Congress' Approval Rating Plummets, Especially Among Independents
Only 13 percent of the American public approves of how Congress is doing its job, according to a new Gallup poll. The low-water mark ties the all-time low set this past December, when Americans grew tired of the lame-duck Congress.
Gallup has tracked the public's feelings about Congress since 1974. Breaking down the current negative sentiment by political leaning, independents now have their lowest opinion of Congress on record — a new low of 9 percent approval, easily exceeding the previous low of 13 percent.
And according to Gallup, overall, 1 percent more Americans disapprove of Congress now than did in December — 84 percent.
The low numbers reflect the first Gallup report on Congress' job approval rating since the legislature and the White House reached a contentious agreement to raise the federal debt ceiling. Shortly after that deal was reached, America's stock markets endured extremely volatile trading, and the Standard & Poor's ratings agency downgraded the United States' credit rating.

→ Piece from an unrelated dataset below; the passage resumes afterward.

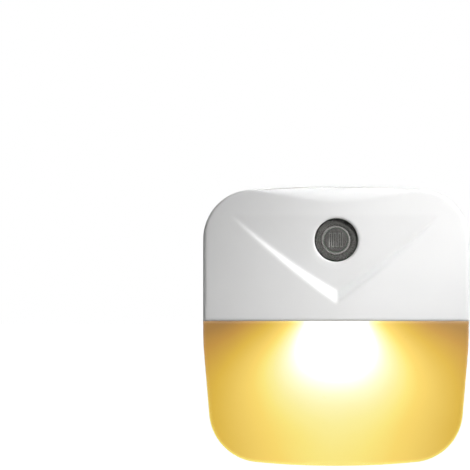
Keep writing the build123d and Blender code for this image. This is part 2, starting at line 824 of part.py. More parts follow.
with BuildPart() as electrolytic_capacitor:
    x, z = can_place
    middle = Vector(x, -(board_rear - can_radius), outline_centre_z + z)
    with BuildSketch(Plane.XY.offset(middle.Z - can_length / 2)):
        with Locations((middle.X, middle.Y)):
            Circle(can_radius)
    extrude(amount=can_length)
    # The crimped groove near the leads' end, and the vent cross in the other.
    with BuildSketch(Plane.XY.offset(middle.Z - can_length / 2 + can_groove_height)):
        with Locations((middle.X, middle.Y)):
            Circle(can_radius)
            Circle(can_radius - can_groove, mode=Mode.SUBTRACT)
    extrude(amount=2 * can_groove, mode=Mode.SUBTRACT)
    with BuildSketch(Plane.XY.offset(middle.Z + can_length / 2)):
        with Locations((middle.X, middle.Y)):
            Rectangle(can_vent, can_groove)
            Rectangle(can_groove, can_vent)
    extrude(amount=-can_groove, mode=Mode.SUBTRACT)
    for lead_x, lead_z in can_leads:
        turn = Vector(lead_x, middle.Y, outline_centre_z + lead_z)
        start = turn + Vector(0, 0, can_lead_bend)
        through = turn - Vector(0, can_radius + board_thickness, 0)
        add(wire_lead([start, turn, through]))
save(electrolytic_capacitor, "electrolytic_capacitor")


def flat_package(place, size, legs, face_depth, outward):
    """A moulded package on one face of the board, with its counts of legs above and below."""
    x, z = place
    width, height, thickness = size
    with BuildPart() as package:
        with BuildSketch(body_plane(face_depth + outward * package_lift)):
            with Locations((x, z)):
                Rectangle(width, height)
        extrude(amount=outward * (thickness - package_lift), taper=package_draft)
        with BuildSketch(body_plane(face_depth)):
            for count, edge in zip(legs, (z + height / 2, z - height / 2)):
                with Locations((x, edge)):
                    with GridLocations(width / 2, 0, count, 1):
                        Rectangle(leg_width, leg_reach)
        extrude(amount=outward * leg_height)
    return package.part


with BuildPart() as bridge_rectifier:
    add(flat_package(bridge_place, bridge_size, (2, 2), board_rear, -1))
save(bridge_rectifier, "bridge_rectifier")

with BuildPart() as transistor:
    add(flat_package(transistor_place, transistor_size, (1, 2), board_front, 1))
save(transistor, "transistor")

with BuildPart() as fuse_resistor:
    add(axial_part(fuse_place, fuse_radius, fuse_length))
save(fuse_resistor, "fuse_resistor")

with BuildPart() as resistors:
    for place in resistor_places:
        add(axial_part(place, resistor_radius, resistor_length))
save(resistors, "resistors")

# --------------------------------------------------------------- contact springs
pin_end = flange_depth + pin_overhang
blade = pin_end + contact_gap + contact_thickness / 2
foot = board_rear - contact_thickness / 2

for side, name in ((-1, "left"), (1, "right")):
    x = side * (pin_spacing_face / 2 + pin_tilt * pin_end)
    foot_end = (-foot, -contact_rise - contact_foot)
    with BuildPart() as contact:
        with BuildLine(Plane.YZ.offset(x)) as strip:
            leg = [(-foot, -contact_rise), (-blade, -contact_rise / 2)]
            blade_end = (-blade, contact_foot - contact_rise)
            FilletPolyline(foot_end, *leg, blade_end, radius=contact_turn)
        with BuildSketch(Plane(origin=(x, *foot_end), x_dir=(1, 0, 0), z_dir=(0, 0, 1))):
            Rectangle(contact_width, contact_thickness)
        sweep(path=strip.line)
    save(contact, f"contact_spring_{name}")
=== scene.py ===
import math

import bpy
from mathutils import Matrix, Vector


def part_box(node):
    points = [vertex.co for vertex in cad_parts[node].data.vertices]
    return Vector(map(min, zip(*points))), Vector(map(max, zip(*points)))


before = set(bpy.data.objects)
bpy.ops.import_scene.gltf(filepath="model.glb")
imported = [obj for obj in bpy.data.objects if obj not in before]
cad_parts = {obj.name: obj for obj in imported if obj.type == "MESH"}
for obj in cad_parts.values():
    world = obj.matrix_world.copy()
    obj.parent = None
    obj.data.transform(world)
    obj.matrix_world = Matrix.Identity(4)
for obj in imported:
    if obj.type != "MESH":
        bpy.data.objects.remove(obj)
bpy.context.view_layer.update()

bl_info = {
    "name": "Plug-in night light",
    "version": (1, 0, 0),
    "blender": (4, 5, 0),
    "location": "3D View > Sidebar > Night light",
    "description": "Dresses a plug-in night light with its plastics, metals, glow and studio",
    "category": "Object",
}

COVER_LOW, COVER_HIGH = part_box("front_cover")
DIFFUSER_LOW, DIFFUSER_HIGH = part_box("diffuser")
LENS_LOW, LENS_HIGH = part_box("sensor_lens")
# Middle of the cover and diffuser together, which the camera and lamps are placed from.
BODY_MIDDLE = Vector((0, (COVER_LOW.y + DIFFUSER_HIGH.y) / 2, (COVER_HIGH.z + DIFFUSER_LOW.z) / 2))
SEAM_HEIGHT = (COVER_LOW.z + DIFFUSER_HIGH.z) / 2  # where the glow is brightest
FRAME_PIXELS = 470  # width and height of the picture

# Sizes of the finishes, in metres.
MM = 0.001
LENS_RING_REACH = 5.0 * MM  # radius that the lens's rings are shares of
LENS_RING_DEPTH = 0.3 * MM
GRAIN_DEPTH = 0.02 * MM
SCRATCH_DEPTH = 0.005 * MM
RIM_START = 12.0 * MM  # how far below the seam the lower edge starts to shine
RIM_RAMP = 14.0 * MM  # and how much further down it shines in full

ACRYLIC_IOR = 1.49

# Scales of the patterns, in repeats per metre.
TONE_PATCHES = 70.0
SMUDGES = 260.0
LAMP_CLOUDS = 110.0
SCRATCHES = 9000.0
WORN_PATCHES = 500.0
LENS_HAZE = 900.0
FLOOR_MOTTLE = 3.0

# Tones that edges and worn places turn to, and how far a tone drifts between patches.
TONE_DRIFT = 0.06
EDGE_TONE = (0.93, 0.93, 0.92)
WORN_PLATING = (0.55, 0.50, 0.42)
SHINING_RIM = (0.90, 0.84, 0.16)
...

The most recent approval numbers for Congress came out in early July, when Gallup announced that 18 percent of Americans said Congress was doing a good job.
In the new Gallup poll, 15 percent of Democrats and 17 percent of Republicans said that they approve of the job Congress is doing. Since 1974, the average approval rating for Congress is 34 percent, according to Gallup's data.
As for President Obama, the polling service finds that his approval rating has also declined, with its three-day rolling average of American adults' positive responses recently hitting a low of 39 percent.
The new poll reflects the findings of telephone interviews conducted between Aug. 11-14, "with a random sample of 1,008 adults, aged 18 and older, living in all 50 U.S. states and the District of Columbia," according to Gallup.